Critics who dismissed the first two seasons as soap-on-steroids are eating crow. The pacing is merciless—each episode ends with a gut-punch that makes you slap “Next Episode” before the credits finish. The violence is balletic, the betrayals Shakespearean, the sex scenes so steamy they fogged up my TV screen. And beneath the bullets, Perry sneaks in his signature gut-check: What happens when the empire you kill for starts killing the last shred of your humanity?

By episode five, the safe house is a fortress of paranoia. Kimmie and Antoine start sleeping with guns under their pillows—and eyes on each other. The question isn’t who will betray them; it’s when they’ll betray each other. The mid-season trailer teases a scene where Kimmie holds a positive pregnancy test in one hand and a detonator in the other while Antoine’s on his knees begging. The internet implodes.

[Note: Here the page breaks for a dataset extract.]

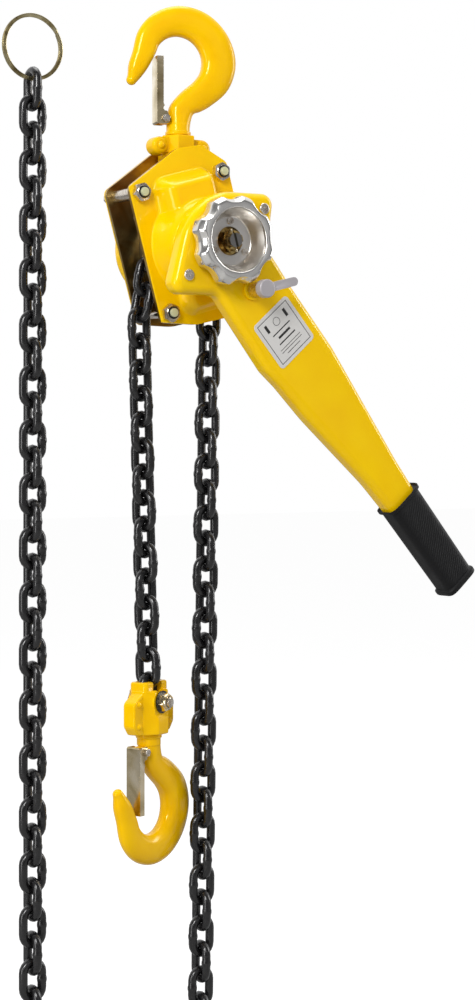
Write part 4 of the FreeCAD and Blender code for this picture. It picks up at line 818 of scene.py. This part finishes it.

This is Tyler Perry’s darkest swing yet—no redemption arcs, no tidy sermons, just blood, bullets, and a love story that weaponizes every vow. Beauty in Black Season 3 isn’t must-watch TV. It’s can’t-look-away TV. Strap in, lock your doors, and maybe hide the good china. The power couple from hell just renewed their vows—and the Bellarie empire is the wedding gift they plan to unwrap in pieces.